Talking about me again, huh?
Sometimes you have to turn off the music and the tv and computer to understand oneself. That is a big accomplishment to be able to wake up emotionally.
December 14, 2006
Deleted User
the title alone, is poetic. it seems as if you can weave a story, present the characters without revealing too much, and allow the reader to create his or her own conclusions. one definitely has to admire and appreciate this.
i rate it, you manage the deeply personal with a comis touch, which saves the poem from sliding into emo land.
blackouts are very primary, if the government can’t keep the power on, then hell, we can do whatever the hell we want.
the 9th line really doesn’t flow well.
again, with the gilmore girls, you do pop culture fantasticaly.
December 12, 2006
Deleted User
I like the rhythmic flow of this and the subject matter. It has a modern “sound” to it.

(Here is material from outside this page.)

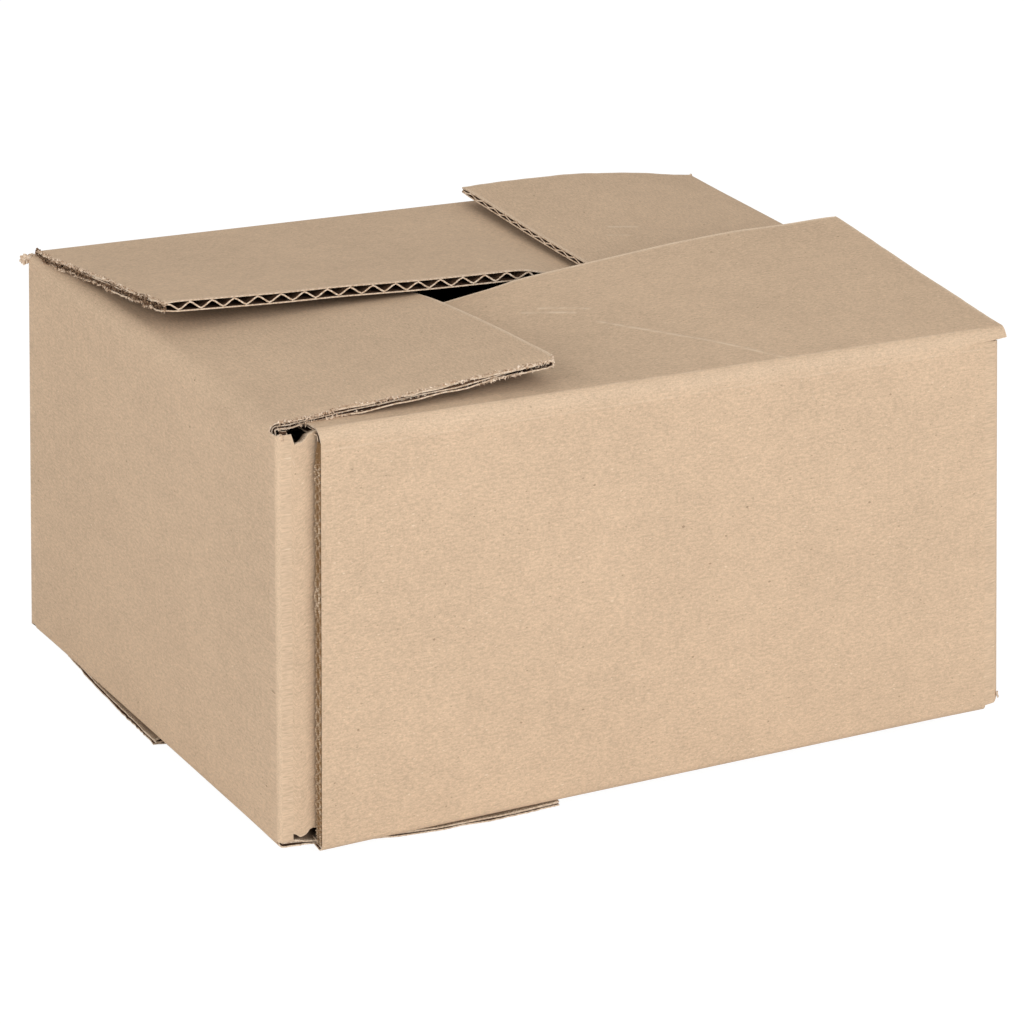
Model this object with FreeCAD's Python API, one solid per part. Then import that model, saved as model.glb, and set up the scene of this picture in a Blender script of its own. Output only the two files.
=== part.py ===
import FreeCAD, Part
import math
import os
from FreeCAD import Vector

# A closed carton of single wall corrugated board, folded from one blank.
# Sizes are millimetres. X runs along the long front panel, the front faces -Y and Z is up.
# The origin lies on the floor under the middle of the carton.

# Carton over the outsides of its walls
LENGTH = 206.0
WIDTH = 158.0
WALL_HEIGHT = 106.0

# Board: two flat liners with a fluted medium between them
BOARD = 3.0
LINER = 0.4
MEDIUM = 0.35
FLUTE_PITCH = 6.5
FLUTE_OPEN_DEPTH = 8.0
FLUTE_SIDE_MARGIN = 2.0

# Scored folds, by their outside radius
BEND_RADIUS = 4.0

# Flaps: the front and back pair stop this far apart, and stacked flaps lie this clear
CENTRE_GAP = 3.0
PLY_CLEARANCE = 0.3
WORN_TIP_RADIUS = 3.5

# Top closure: how high the flaps stand above the top fold
TOP_LONG_TIP = 9.6
TOP_SHORT_TIP = 7.6
TOP_SHORT_MIDDLE = 2.9

# Bottom closure: how far the flaps hang below the bottom fold, and what the floor presses flat
BOTTOM_TIP = 5.4
BOTTOM_SHORT_MIDDLE = 1.2
PRESSED_FLAT = 0.4

# Crease across the front flaps, as shares of the way from the left flap's edge to the right one's
CREASE_AT_FOLD = 0.9
CREASE_AT_EDGE = 0.35

# Glued joint: the tab folds round the near corner and goes behind the front panel
JOINT_SETBACK = 10.0
TAB_WIDTH = 38.0
TAB_TAPER_DEG = 30.0

# Worked out from the sizes above
PLY = BOARD + PLY_CLEARANCE
FOLD_STEP = PLY / 2
FLAP_DEPTH = (WIDTH - CENTRE_GAP) / 2
INNER_BEND = BEND_RADIUS - BOARD
BASE_LEVEL = BOTTOM_TIP - PRESSED_FLAT
TOP_LEVEL = BASE_LEVEL + WALL_HEIGHT
SAME_PLACE = 0.001


class Closure:
    """One end of the carton: the level of its folds and how far its flaps stand out from them."""

    def __init__(self, level, outward, pressed, long_tip, short_tip, short_middle):
        self.level = level
        self.outward = outward
        self.outer_liner = LINER + pressed
        self.tips = {"long": long_tip, "short": short_tip}
        self.short_middle = short_middle

    def z(self, lift, depth_in_board):
        """Height of a point at a lift outside the fold level and a depth inside the board."""
        return self.level + self.outward * (lift - depth_in_board)

    def edge_lifts(self, kind):
        """Lifts along a free edge, from the end tucked under to the end that lies over."""
        middle = [self.short_middle]
        if kind == "long":
            middle = [self.short_middle - PLY, self.short_middle + PLY]
        return [-PLY] + middle + [self.tips[kind]]


TOP = Closure(TOP_LEVEL, 1, 0.0, TOP_LONG_TIP, TOP_SHORT_TIP, TOP_SHORT_MIDDLE)
BOTTOM = Closure(BASE_LEVEL, -1, PRESSED_FLAT, BOTTOM_TIP, BOTTOM_TIP, BOTTOM_SHORT_MIDDLE)


class Panel:
    """A wall with its two flaps. Seen from outside, u runs to the right and v goes inwards."""

    def __init__(self, kind, corner, turn_deg, start, end, creased=False, worn_tip=0.0):
        self.kind = kind
        self.span = LENGTH if kind == "long" else WIDTH
        self.placement = FreeCAD.Placement(corner, FreeCAD.Rotation(Vector(0, 0, 1), turn_deg))
        self.start = start
        self.end = end
        self.creased = creased
        self.worn_tip = worn_tip

    def fold_lift(self, u):
        """The fold stands a ply higher at the end that lies over than at the end under."""
        return FOLD_STEP * (2 * u / self.span - 1)

    def edge_lift(self, closure, u):
        """Lift of the free edge, which is straight between the crossings of its neighbours."""
        places = [self.start, self.span / 2, self.end]
        if self.kind == "long":
            places = [self.start, FLAP_DEPTH, self.span - FLAP_DEPTH, self.end]
        lifts = closure.edge_lifts(self.kind)
        last = max(i for i in range(len(places) - 1) if i == 0 or u >= places[i])
        share = (u - places[last]) / (places[last + 1] - places[last])
        return lifts[last] + share * (lifts[last + 1] - lifts[last])

    def stations(self):
        """Pairs of places, on the fold and on the free edge, that the flap bends between."""
        if self.kind == "short":
            return [(u, u) for u in (self.start, self.span / 2, self.end)]
        crossings = (FLAP_DEPTH, self.span - FLAP_DEPTH)
        pairs = [(u, u) for u in (self.start,) + crossings + (self.end,)]
        if self.creased:
            way = crossings[1] - crossings[0]
            pairs.insert(2, (crossings[0] + CREASE_AT_FOLD * way, crossings[0] + CREASE_AT_EDGE * way))
        return pairs

    def flap_lift(self, closure, u, v):
        """Lift of the flap's outer face at any place on it."""
        out = (v - BEND_RADIUS) / (FLAP_DEPTH - BEND_RADIUS)
        stations = self.stations()
        lines = [(1 - out) * fold_u + out * edge_u for fold_u, edge_u in stations]
        last = max(i for i in range(len(lines) - 1) if i == 0 or u >= lines[i])
        share = (u - lines[last]) / (lines[last + 1] - lines[last])
        lifts = []
        for fold_u, edge_u in stations[last:last + 2]:
            lifts.append((1 - out) * self.fold_lift(fold_u) + out * self.edge_lift(closure, edge_u))
        return lifts[0] + share * (lifts[1] - lifts[0])

    def wall_end(self, closure, u):
        """Height where the flat wall meets the round of the fold."""
        return closure.z(self.fold_lift(u), BEND_RADIUS)

    def flap_half(self, closure, fold_u, edge_u):
        """Line round one flap's board, from the wall outside, over the free edge, to the wall inside."""
        lines = []
        for depth in (0, BOARD):
            fold_z = closure.z(self.fold_lift(fold_u), depth)
            edge_z = closure.z(self.edge_lift(closure, edge_u), depth)
            lines.append((Vector(fold_u, BEND_RADIUS, fold_z), Vector(edge_u, FLAP_DEPTH, edge_z)))
        (outer_fold, outer_edge), (inner_fold, inner_edge) = lines
        return [
            fold_round(outer_fold, BEND_RADIUS, closure.outward),
            Part.makeLine(outer_fold, outer_edge),
            Part.makeLine(outer_edge, inner_edge),
            Part.makeLine(inner_edge, inner_fold),
            fold_round(inner_fold, INNER_BEND, closure.outward),
        ]

    def section(self, fold_u, edge_u):
        """Closed line round the whole strip of board: top flap, wall and bottom flap."""
        high = self.wall_end(TOP, fold_u)
        low = self.wall_end(BOTTOM, fold_u)
        edges = self.flap_half(TOP, fold_u, edge_u) + self.flap_half(BOTTOM, fold_u, edge_u)
        edges.append(Part.makeLine(Vector(fold_u, 0, low), Vector(fold_u, 0, high)))
        edges.append(Part.makeLine(Vector(fold_u, BOARD, high), Vector(fold_u, BOARD, low)))
        return Part.Wire(Part.__sortEdges__(edges))

    def board(self):
        """The strip of board, ruled from station to station."""
        wires = [self.section(fold_u, edge_u) for fold_u, edge_u in self.stations()]
        return Part.makeLoft(wires, True, True)

    def channel(self, closure, u, outer):
        """Open channel of one flute, against the outer or the inner liner, in from the free edge."""
        base, apex = closure.outer_liner, BOARD - LINER - MEDIUM
        if not outer:
            base, apex = BOARD - LINER, closure.outer_liner + MEDIUM
        half = FLUTE_PITCH / 2 - MEDIUM
        mouth = []
        for place, depth in ((u - half, base), (u + half, base), (u, apex)):
            lift = self.flap_lift(closure, place, FLAP_DEPTH)
            mouth.append(Vector(place, FLAP_DEPTH, closure.z(lift, depth)))
        inner_v = FLAP_DEPTH - FLUTE_OPEN_DEPTH
        rise = self.flap_lift(closure, u, inner_v) - self.flap_lift(closure, u, FLAP_DEPTH)
        run = Vector(0, -FLUTE_OPEN_DEPTH, closure.outward * rise)
        channel = Part.Face(Part.makePolygon(mouth + mouth[:1])).extrude(run)
        channel.Placement = self.placement
        return channel

    def channels(self, closure):
        """Every flute of one free edge, by turns against the outer and the inner liner."""
        step = FLUTE_PITCH / 2
        first = self.start + FLUTE_SIDE_MARGIN + step
        last = self.end - self.worn_tip - FLUTE_SIDE_MARGIN - step
        count = int((last - first) / step) + 1
        first += (last - first - (count - 1) * step) / 2
        return [self.channel(closure, first + i * step, i % 2 == 0) for i in range(count)]

    def owns_edge(self, face, closure):
        """Whether a face of the carton is this panel's free edge at this end of the carton."""
        to_panel = self.placement.inverse()
        centre = to_panel.multVec(face.CenterOfMass)
        normal = to_panel.Rotation.multVec(face.normalAt(0, 0))
        at_end = (centre.z - closure.level) * closure.outward > -WALL_HEIGHT / 2
        return at_end and abs(centre.y - FLAP_DEPTH) < SAME_PLACE and abs(normal.y) > 1 - SAME_PLACE


def fold_round(flap_end, radius, outward):
    """Quarter round between a flap's first point and the wall."""
    short = radius * (1 - math.sqrt(0.5))
    wall_end = flap_end + Vector(0, -radius, -outward * radius)
    middle = flap_end + Vector(0, -radius + short, -outward * short)
    return Part.Arc(flap_end, middle, wall_end).toShape()


def round_worn_tip(board, panel):
    """Round off the corner of the top flap's free edge at the end that lies over."""
    tip = Vector(panel.end, FLAP_DEPTH, TOP.z(TOP.tips[panel.kind], BOARD / 2))
    edge = min(board.Edges, key=lambda e: e.CenterOfMass.distanceToPoint(tip))
    return board.makeFillet(panel.worn_tip, [edge])


def upright_corner(centre, first_deg, low, high):
    """Quarter ring of board that joins two walls at an upright fold."""
    foot = Vector(centre[0], centre[1], low)
    upwards = Vector(0, 0, 1)
    rounds = [Part.makeCylinder(r, high - low, foot, upwards, 90) for r in (BEND_RADIUS, INNER_BEND)]
    ring = rounds[0].cut(rounds[1])
    ring.rotate(foot, upwards, first_deg)
    return ring


def glue_tab(low, high):
    """Tab that carries on from the near corner, narrowing as it goes behind the front panel."""
    start = -LENGTH / 2 + BEND_RADIUS
    end = -LENGTH / 2 + TAB_WIDTH
    face_y = -WIDTH / 2 + BOARD
    taper = (end - start) * math.tan(math.radians(TAB_TAPER_DEG))
    outline = [(start, low), (end, low + taper), (end, high - taper), (start, high), (start, low)]
    wire = Part.makePolygon([Vector(x, face_y, z) for x, z in outline])
    return Part.Face(wire).extrude(Vector(0, BOARD, 0))


def make_panels():
    """The four panels in order round the carton, starting beside the glued joint."""
    x = LENGTH / 2
    y = WIDTH / 2
    inset = BEND_RADIUS
    left_end = WIDTH - BOARD - inset
    return {
        "front": Panel("long", Vector(-x, -y, 0), 0, JOINT_SETBACK, LENGTH - inset, creased=True),
        "right": Panel("short", Vector(x, -y, 0), 90, inset, WIDTH - inset),
        "back": Panel("long", Vector(x, y, 0), 180, inset, LENGTH - inset),
        "left": Panel("short", Vector(-x, y, 0), 270, inset, left_end, worn_tip=WORN_TIP_RADIUS),
    }


def plain_carton(panels):
    """The four strips of board joined at their upright folds and at the glued tab."""
    parts = []
    for panel in panels.values():
        board = panel.board()
        if panel.worn_tip:
            board = round_worn_tip(board, panel)
        board.Placement = panel.placement
        parts.append(board)

    x = LENGTH / 2 - BEND_RADIUS
    y = WIDTH / 2 - BEND_RADIUS
    for name, centre, first_deg in (("right", (x, -y), 270), ("back", (x, y), 0), ("left", (-x, y), 90)):
        panel = panels[name]
        low = panel.wall_end(BOTTOM, panel.start)
        high = panel.wall_end(TOP, panel.start)
        parts.append(upright_corner(centre, first_deg, low, high))

    left = panels["left"]
    low = left.wall_end(BOTTOM, left.end)
    high = left.wall_end(TOP, left.end)
    parts.append(upright_corner((-x, -y + BOARD), 180, low, high))
    parts.append(glue_tab(low, high))

    floor = Part.makeBox(2 * LENGTH, 2 * WIDTH, WALL_HEIGHT, Vector(-LENGTH, -WIDTH, -WALL_HEIGHT))
    return parts[0].multiFuse(parts[1:]).removeSplitter().cut(floor)


def outline(faces):
    """Outer rim of faces that lie in one plane, side by side."""
    edges = [edge for face in faces for edge in face.OuterWire.Edges]
    rim = [edge for edge in edges if sum(edge.isSame(other) for other in edges) == 1]
    return Part.Wire(Part.__sortEdges__(rim))


def open_flutes(carton, panels):
    """The same carton with the flutes open at the cut edges of its flaps."""
    free_edges = [(panel, closure, []) for panel in panels.values() for closure in (TOP, BOTTOM)]
    skin = []
    for face in carton.Faces:
        owned = (found for panel, closure, found in free_edges if panel.owns_edge(face, closure))
        next(owned, skin).append(face)
    for panel, closure, found in free_edges:
        wires = [outline(found)]
        for channel in panel.channels(closure):
            mouth = next(face for face in channel.Faces if panel.owns_edge(face, closure))
            wires.append(mouth.OuterWire)
            skin += [face for face in channel.Faces if not face.isSame(mouth)]
        skin.append(Part.makeFace(wires, "Part::FaceMakerBullseye"))
    shell = Part.makeCompound(skin)
    shell.sewShape()
    return Part.Solid(shell.Shells[0])


os.makedirs("parts", exist_ok=True)
panels = make_panels()
carton = open_flutes(plain_carton(panels), panels)
print("solids", len(carton.Solids), "valid", carton.isValid(), "faces", len(carton.Faces))
print("volume", round(carton.Volume), "mm3")
carton.exportStep("parts/carton.step")
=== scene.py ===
"""A closed corrugated carton, dressed as the worn kraft box that it is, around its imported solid."""

import logging
import math
from dataclasses import dataclass, field
from enum import Enum
from typing import Optional

import bpy
import numpy as np
from mathutils import Matrix, Vector


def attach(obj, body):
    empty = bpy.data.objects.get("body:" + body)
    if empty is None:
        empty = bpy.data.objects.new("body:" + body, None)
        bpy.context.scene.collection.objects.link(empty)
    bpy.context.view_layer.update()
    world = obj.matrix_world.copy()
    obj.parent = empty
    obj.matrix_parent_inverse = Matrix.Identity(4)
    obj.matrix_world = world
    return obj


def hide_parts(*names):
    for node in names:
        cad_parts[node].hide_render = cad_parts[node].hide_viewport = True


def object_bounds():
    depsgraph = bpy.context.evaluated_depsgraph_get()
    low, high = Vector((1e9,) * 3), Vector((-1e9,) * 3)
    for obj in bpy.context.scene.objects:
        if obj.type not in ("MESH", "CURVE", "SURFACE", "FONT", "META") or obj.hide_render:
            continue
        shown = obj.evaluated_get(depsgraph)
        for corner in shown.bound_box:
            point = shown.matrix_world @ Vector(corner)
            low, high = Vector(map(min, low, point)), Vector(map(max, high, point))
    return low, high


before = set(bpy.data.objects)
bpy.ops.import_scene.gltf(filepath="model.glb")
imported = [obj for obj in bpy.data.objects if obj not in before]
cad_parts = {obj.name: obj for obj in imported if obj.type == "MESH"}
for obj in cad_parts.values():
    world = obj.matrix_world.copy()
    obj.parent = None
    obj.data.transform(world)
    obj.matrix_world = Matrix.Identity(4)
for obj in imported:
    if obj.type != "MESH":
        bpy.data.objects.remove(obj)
CAD_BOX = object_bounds()

MM = 0.001
BODY = "root"
NODE = "carton"
TORN_BAND = 0.6
MERGE_DISTANCE = 0.01
EDGE_COLUMNS = (0, 0.25, 0.6, 1.0, 1.5, 2.2, 3.1, 4.4, 6.4)
LOG = logging.getLogger("carton")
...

I can identify with the character here because when my “power” goes out, I sometimes feel the same way.
When I used to drink a lot, my power outage would be the next day and I’d have a lot of explaining to do. Somehow I still managed to find the gripes of the ones I had hurt as “rubbish”.
i like this…
selfish guy sits alone in reflection for a min…
recognizes that he’s morally lacking…
then im gussing the lights come back on and he’s goes about his life in the same manner…
is that close?
its so brutally honest…
i hope you meant it that way…
cause if its about spiritual growth or something…
that wouldn’t be as interesting…
Owning up on one hand and the other you give yourself a setup to repeat the same behavior. Well played. The last stanza say it all . (I knew that I owed it) you knew that nothing had changed. I love this. I want to read all of it.
In my mind, this person is wrong in some way and wants to apologise or make it up – but is using this powercut as another way of saying they sat and thought about something and realised that they were wrong.
Not really my cup of tea. The start was promising but dissapointed after the 1st verse.